* [REQUIREMENT] Show all lines holding "empty".

BEGIN SOURCE MATERIAL

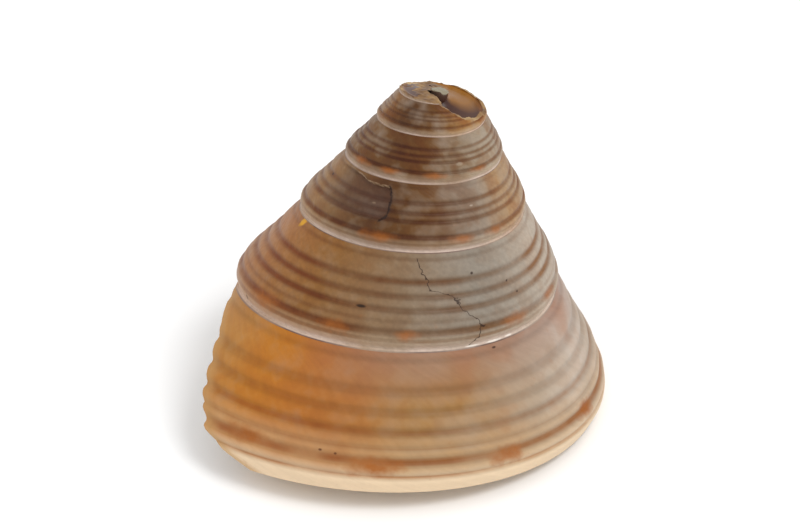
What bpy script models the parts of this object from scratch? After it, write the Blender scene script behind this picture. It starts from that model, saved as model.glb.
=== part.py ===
"""A top shell that stands on its base, with the tip broken off.

The shell is one solid. Every whorl follows one outline that turns about the axis and grows by
WHORL_GROWTH each turn, measured from the virtual tip where the cone would close. Each row of
points lies along a growth line, so the last row is the outer lip itself. Turn 0 faces the front
just below the break, and growth goes to the left there, as on any right-handed shell.
"""
import math

import bmesh
import bpy
from mathutils import Matrix, Vector

MM = 0.001

# The cone at turn 0, and how much each turn grows
SUTURE_RADIUS = 2.35 * MM
SUTURE_DEPTH = 4.08 * MM
WHORL_GROWTH = 1.4427

# The first turn lies in the lost tip, and the last one ends at the lip
FIRST_TURN = -1.5
LIP_TURN = 4.25
STEPS_PER_TURN = 32
# A growth line falls back by this many steps between one suture and the next
GROWTH_LINE_STEPS = 5

# Outline from one suture to the next: place along the slant, and height off it, both as shares
# of the slant. It rises over five spiral cords and tucks in under the widest one.
WHORL_OUTLINE = [
    (0.0, 0.0), (0.05, 0.012), (0.12, 0.020), (0.20, 0.031), (0.28, 0.024), (0.36, 0.045),
    (0.43, 0.038), (0.49, 0.058), (0.56, 0.050), (0.65, 0.080), (0.72, 0.076), (0.79, 0.058),
    (0.85, 0.074), (0.90, 0.060), (0.94, 0.014), (0.965, -0.012),
]
# Place along the slant, and how far the growth line has fallen back there, in turns
GROWTH_LINE_ON_WALL = [
    (0.0, 0.0), (0.2, 0.040), (0.4, 0.060), (0.6, 0.078), (0.82, 0.100), (0.9, 0.122), (1.0, 0.15625),
]
# Share of the way from keel to columella, and the same fall there
GROWTH_LINE_ON_BASE = [(0.0, 0.15625), (0.12, 0.12), (0.3, 0.085), (0.5, 0.06), (1.0, 0.04)]

# The base runs from under the keel to the columella, with a slight swell and five low cords
COLUMELLA_RADIUS = 0.26 * MM
COLUMELLA_DEPTH = 5.00 * MM
BASE_SWELL = 0.22 * MM
BASE_CORDS = 5
BASE_CORD_HEIGHT = 0.022 * MM
BASE_SHARES = [step / (2 * BASE_CORDS) for step in range(1, 2 * BASE_CORDS + 1)]
# The columella ends in a blunt tip, a little higher than the base around it at the lip
COLUMELLA_TIP_SHARE = 0.97

# The wall is thicker low down, and only a thin glaze lies on the roof of each whorl's hollow
WALL_AT_TURN_0 = 0.36 * MM
WALL_PER_TURN = 0.06 * MM
GLAZE = 0.28 * MM
# How far the outer wall bulges off the slant on average, as a share of the slant
WALL_BULGE = 0.045
# The hollow's outer wall ends this far down the slant
WALL_SPAN = 0.8
# Places round the hollow's ring: down the wall, in along the floor, out under the roof
WALL_SHARES = [0.06, 0.36, 0.66, 0.94]
FLOOR_SHARES = [0.08, 0.36, 0.64, 0.92]
ROOF_SHARES = [0.08, 0.50, 0.90]
# The mouth is closed this many turns inside the lip before the hollow is cut
MOUTH_INSET = 0.03
# The hollow starts inside the lost tip, and its cutter runs on past the lip
HOLLOW_START_STEP = 6
HOLLOW_STEPS_PAST_LIP = 3

# Depth of the break below the virtual tip, clockwise from the front seen from above
BREAK_DEPTHS = [4.05, 3.95, 3.82, 3.95, 4.20, 4.40, 4.57, 4.62, 4.60, 4.72, 4.74, 4.68, 4.60, 4.30]
BREAK_CUTTER_RADIUS = 5 * MM

# At rest the axis leans, and the front is where the outer lip makes the left edge
LEAN = math.radians(11.0)
LEAN_LOW_SIDE = math.radians(-132.4)
FRONT_SPIN = math.radians(-3.7)


def place_at(turn, radius, depth):
    """Return the point at this turn, grown to its size there."""
    angle = -math.pi / 2 - 2 * math.pi * turn
    size = WHORL_GROWTH ** turn
    return Vector((size * radius * math.cos(angle), size * radius * math.sin(angle), -size * depth))


def fall_back(growth_line, place):
    """Return how far, in turns, the growth line lies behind its start at the suture."""
    for (start, low), (end, high) in zip(growth_line, growth_line[1:]):
        if place <= end:
            break
    return low + (high - low) * (place - start) / (end - start)


def outline_point(place, height):
    """Return radius and depth of an outline point, at its size on turn 0."""
    along = 1 + (WHORL_GROWTH - 1) * place
    out = (WHORL_GROWTH - 1) * height
    return SUTURE_RADIUS * along + SUTURE_DEPTH * out, SUTURE_DEPTH * along - SUTURE_RADIUS * out


def base_point(share):
    """Return radius and depth of a base point, from the keel at 0 to the columella at 1."""
    radius, depth = outline_point(*WHORL_OUTLINE[-1])
    radius += (COLUMELLA_RADIUS - radius) * share
    depth += (COLUMELLA_DEPTH - depth) * share
    depth += BASE_SWELL * math.sin(math.pi * share)
    depth += BASE_CORD_HEIGHT * math.sin(math.pi * BASE_CORDS * share) ** 2
    return radius, depth


def new_object(name, bm):
    """Make an object from the bmesh, with its faces pointing out."""
    bmesh.ops.recalc_face_normals(bm, faces=bm.faces)
    mesh = bpy.data.meshes.new(name)
    bm.to_mesh(mesh)
    bm.free()
    obj = bpy.data.objects.new(name, mesh)
    bpy.context.scene.collection.objects.link(obj)
    return obj


def fill_fan(bm, loop, centre):
    """Close a loop of points with triangles to one point in its middle."""
    hub = bm.verts.new(centre)
    for first, second in zip(loop, loop[1:] + loop[:1]):
        bm.faces.new((first, second, hub))


def crossing(start, along, other_start, other_along):
    """Return where two lines in the plane of radius and depth cross."""
    gap = other_start - start
    return start + along * (gap.cross(other_along) / along.cross(other_along))


def hollow_section(turn):
    """Return one closed ring of the hollow, along a growth line."""
    size = WHORL_GROWTH ** turn
    wall = (WALL_AT_TURN_0 + WALL_PER_TURN * turn) / size
    slant = Vector((SUTURE_RADIUS, SUTURE_DEPTH)).normalized()
    wall_start = Vector(outline_point(0, WALL_BULGE)) + Vector((-slant.y, slant.x)) * wall
    floor_start = Vector(outline_point(*WHORL_OUTLINE[-1])) - Vector((0, wall))
    floor_end = Vector((COLUMELLA_RADIUS, COLUMELLA_DEPTH - wall))
    roof_start = Vector(outline_point(*WHORL_OUTLINE[-1])) / WHORL_GROWTH + Vector((0, GLAZE / size))
    roof_end = Vector((COLUMELLA_RADIUS, COLUMELLA_DEPTH)) / WHORL_GROWTH + Vector((0, GLAZE / size))
    column = Vector((COLUMELLA_RADIUS + wall, 0))
    down = Vector((0, 1))
    top_out = crossing(wall_start, slant, roof_start, roof_end - roof_start)
    low_out = crossing(wall_start, slant, floor_start, floor_end - floor_start)
    low_in = crossing(column, down, floor_start, floor_end - floor_start)
    top_in = crossing(column, down, roof_start, roof_end - roof_start)

    ring = []
    for share in WALL_SHARES:
        radius, depth = top_out.lerp(low_out, share)
        place = WALL_SPAN * share
        ring.append(place_at(turn - fall_back(GROWTH_LINE_ON_WALL, place), radius, depth))
    for share in FLOOR_SHARES:
        radius, depth = low_out.lerp(low_in, share)
        swell = BASE_SWELL * math.sin(math.pi * share)
        ring.append(place_at(turn - fall_back(GROWTH_LINE_ON_BASE, share), radius, depth + swell))
    for share in ROOF_SHARES:
        radius, depth = top_in.lerp(top_out, share)
        swell = BASE_SWELL / WHORL_GROWTH * math.sin(math.pi * share)
        ring.append(place_at(turn, radius, depth + swell))
    return ring


def make_outside():
    """Make the shell as a solid body: whorls, base, and a plain face across the aperture."""
    bm = bmesh.new()
    last = round((LIP_TURN - FIRST_TURN) * STEPS_PER_TURN)
    turn_back = STEPS_PER_TURN - GROWTH_LINE_STEPS
    turns = [FIRST_TURN + row / STEPS_PER_TURN for row in range(last + 1)]
    rows = []
    for turn in turns:
        points = [place_at(turn - fall_back(GROWTH_LINE_ON_WALL, place), *outline_point(place, height))
                  for place, height in WHORL_OUTLINE]
        rows.append([bm.verts.new(point) for point in points])
    for row in range(last - turn_back + 1):
        rows[row].append(rows[row + turn_back][0])
    open_rows = range(last - turn_back, last + 1)
    base = {}
    for row in open_rows:
        keel = rows[row][len(WHORL_OUTLINE) - 1]
        points = [place_at(turns[row] - fall_back(GROWTH_LINE_ON_BASE, share), *base_point(share))
                  for share in BASE_SHARES]
        base[row] = [keel] + [bm.verts.new(point) for point in points]

    for first, second in zip(rows, rows[1:]):
        for corner in range(min(len(first), len(second)) - 1):
            bm.faces.new((first[corner], first[corner + 1], second[corner + 1], second[corner]))
    for row in open_rows[:-1]:
        for a, b, c, d in zip(base[row], base[row][1:], base[row + 1][1:], base[row + 1]):
            bm.faces.new((a, b, c, d))

    tip = bm.verts.new((0, 0, place_at(LIP_TURN, 0, COLUMELLA_DEPTH * COLUMELLA_TIP_SHARE).z))
    for row in open_rows[:-1]:
        bm.faces.new((base[row][-1], base[row + 1][-1], tip))
    rim = rows[last] + base[last][1:] + [tip] + base[open_rows[0]][::-1]
    mouth = hollow_section(LIP_TURN - MOUTH_INSET)
    fill_fan(bm, rim, sum(mouth, Vector()) / len(mouth))
    start = rows[0][:-1] + [rows[row][0] for row in range(turn_back, -1, -1)][:-1]
    fill_fan(bm, start, (0, 0, place_at(FIRST_TURN, 0, SUTURE_DEPTH).z))
    return new_object("shell", bm)


def make_hollow():
    """Make the spiral hollow as a closed tube that runs out past the lip."""
    bm = bmesh.new()
    first = HOLLOW_START_STEP
    last = round((LIP_TURN - FIRST_TURN) * STEPS_PER_TURN) + HOLLOW_STEPS_PAST_LIP
    rings = []
    for row in range(first, last + 1):
        points = hollow_section(FIRST_TURN + row / STEPS_PER_TURN)
        rings.append([bm.verts.new(point) for point in points])
    for one, two in zip(rings, rings[1:]):
        for a, b, c, d in zip(one, one[1:] + one[:1], two[1:] + two[:1], two):
            bm.faces.new((a, b, c, d))
    for ring in (rings[0], rings[-1]):
        centre = sum((vert.co for vert in ring), Vector()) / len(ring)
        fill_fan(bm, ring, centre)
    return new_object("hollow_cutter", bm)


def make_break():
    """Make the cutter that takes the tip off along a ragged edge."""
    bm = bmesh.new()
    count = len(BREAK_DEPTHS)
    low_ring = []
    top_ring = []
    for step, depth in enumerate(BREAK_DEPTHS):
        angle = -math.pi / 2 - 2 * math.pi * step / count
        x = BREAK_CUTTER_RADIUS * math.cos(angle)
        y = BREAK_CUTTER_RADIUS * math.sin(angle)
        low_ring.append(bm.verts.new((x, y, -depth * MM)))
        top_ring.append(bm.verts.new((x, y, 0)))
    for a, b, c, d in zip(low_ring, low_ring[1:] + low_ring[:1], top_ring[1:] + top_ring[:1], top_ring):
        bm.faces.new((a, b, c, d))
    fill_fan(bm, low_ring, (0, 0, -sum(BREAK_DEPTHS) / count * MM))
    fill_fan(bm, top_ring, (0, 0, 0))
    return new_object("break_cutter", bm)


def cut(body, cutter):
    """Cut the body with a cutter that stays out of the finished part."""
    cutter.hide_render = True
    cutter.display_type = "WIRE"
    boolean = body.modifiers.new(cutter.name, "BOOLEAN")
    boolean.operation = "DIFFERENCE"
    boolean.solver = "EXACT"
    boolean.object = cutter


def shell_material():
    """Return the plain tan of the worn shell."""
    material = bpy.data.materials.new("worn_shell")
    material.use_nodes = True
    shader = material.node_tree.nodes["Principled BSDF"]
    shader.inputs["Base Color"].default_value = (0.42, 0.27, 0.15, 1)
    shader.inputs["Roughness"].default_value = 0.42
    shader.inputs["Metallic"].default_value = 0.0
    return material


def stand_up(objects, body):
    """Turn the shell to its resting pose and set the middle of its foot on the origin."""
    low = Vector((math.cos(LEAN_LOW_SIDE), math.sin(LEAN_LOW_SIDE), 0))
    lean = Matrix.Rotation(-LEAN, 4, Vector((0, 0, 1)).cross(low))
    turned = Matrix.Rotation(FRONT_SPIN, 4, "Z") @ lean
    for obj in objects:
        obj.data.transform(turned)
    bpy.context.view_layer.update()
    finished = body.evaluated_get(bpy.context.evaluated_depsgraph_get())
    points = [vert.co for vert in finished.data.vertices]
    xs, ys, zs = zip(*points)
    offset = Vector(((min(xs) + max(xs)) / 2, (min(ys) + max(ys)) / 2, min(zs)))
    for obj in objects:
        obj.location = -offset


for old in list(bpy.data.objects):
    bpy.data.objects.remove(old)

shell = make_outside()
hollow = make_hollow()
lost_tip = make_break()
cut(shell, hollow)
cut(shell, lost_tip)
stand_up([shell, hollow, lost_tip], shell)
shell.data.materials.append(shell_material())
shell.data.shade_smooth()
shell.data.set_sharp_from_angle(angle=math.radians(50))
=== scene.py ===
import math

import bmesh
import bpy
import numpy as np
from mathutils import Matrix, Vector, noise


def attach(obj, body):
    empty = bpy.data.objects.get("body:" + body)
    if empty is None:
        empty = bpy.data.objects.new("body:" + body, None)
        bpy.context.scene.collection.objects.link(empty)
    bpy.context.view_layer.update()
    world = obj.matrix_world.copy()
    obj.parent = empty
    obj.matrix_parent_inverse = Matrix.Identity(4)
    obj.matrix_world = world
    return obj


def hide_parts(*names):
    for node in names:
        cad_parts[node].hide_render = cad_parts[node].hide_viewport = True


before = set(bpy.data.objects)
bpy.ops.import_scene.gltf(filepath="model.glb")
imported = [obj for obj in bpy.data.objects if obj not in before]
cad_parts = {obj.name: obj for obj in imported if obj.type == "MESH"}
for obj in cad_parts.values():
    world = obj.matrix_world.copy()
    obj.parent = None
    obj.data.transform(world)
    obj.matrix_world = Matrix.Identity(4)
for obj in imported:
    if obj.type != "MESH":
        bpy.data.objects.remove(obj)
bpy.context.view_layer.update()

# The camera
# A long lens at a quarter of a metre looks down on the front, from the angle of the photograph.
# Its place is measured from the point where the cone of the shell would close.
MM = 0.001
TIP = Vector((3.0, 4.1835, 24.3768)) * MM
CAMERA_DISTANCE = 250 * MM
CAMERA_ELEVATION = math.radians(29.4)
LENS = 180
SENSOR = 36
NEAREST_SEEN = 10 * MM
PICTURE_WIDTH = 800
PICTURE_HEIGHT = 532
TIP_PIXEL = (447.9, 30.3)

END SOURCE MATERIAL

* [RESPONSE TO THIS TASK]
    empty = bpy.data.objects.get("body:" + body)
    if empty is None:
        empty = bpy.data.objects.new("body:" + body, None)
        bpy.context.scene.collection.objects.link(empty)
    obj.parent = empty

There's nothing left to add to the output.